The Volunteers Curriculum offers opportunities for students to analyze the history of World War I through the lens of volunteer service, both before and after the period of U.S. American neutrality. Since AFS began as the American Ambulance Field Service (later to be known as the “American Field Service” or “AFS”) founded in April 1915, the important humanitarian work of our founders is put in the context of U.S. American volunteerism during the war, emphasizing the significant contributions made by these volunteers and placing them within the broader historical perspective.

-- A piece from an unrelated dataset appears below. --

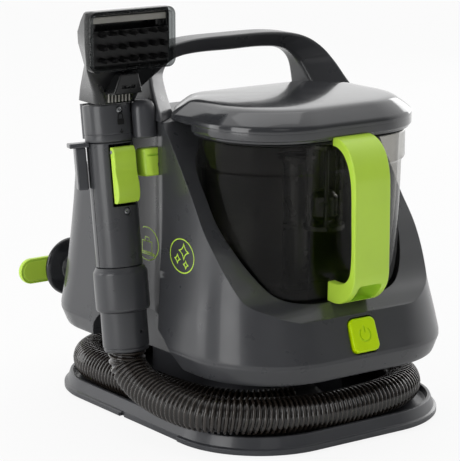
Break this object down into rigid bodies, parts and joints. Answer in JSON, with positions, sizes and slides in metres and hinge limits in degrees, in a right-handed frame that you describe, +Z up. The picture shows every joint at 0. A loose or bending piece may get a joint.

Many of the lesson plans were created to be adapted to different national contexts, outside of the U.S. They also aim to continue the legacy of volunteerism established during World War I and encourage students to engage in local, regional, and international service. The lesson plans can be used in courses about U.S. History, World History, European History, American Literature, Global Literature, Economics, Global Issues, and Global Leadership and Social Change.

The Volunteers: Americans Join World War I, 1914-1919 Curriculum was created by AFS Intercultural Programs, together with a distinguished Curriculum Development Committee of historians, educators, and archivists in celebration of the AFS Centennial largely through external funding. The lesson plans were developed in partnership with the (U.S.) National World War I Museum and Memorial and Primary Source, a non-profit resource center dedicated to advancing global education. We are honored to have received endorsement for the project from the United States World War I Centennial Commission.

The Volunteers: Americans Join World War I, 1914-1919 Curriculum can be printed for classroom and educational use. All photographs and documents are used with permission from the lending individual or organization, and cannot be reproduced or translated outside the curriculum or the guidelines of United States Fair Use (17 U.S.C., Section 107) without their explicit permission. Contact us for more information.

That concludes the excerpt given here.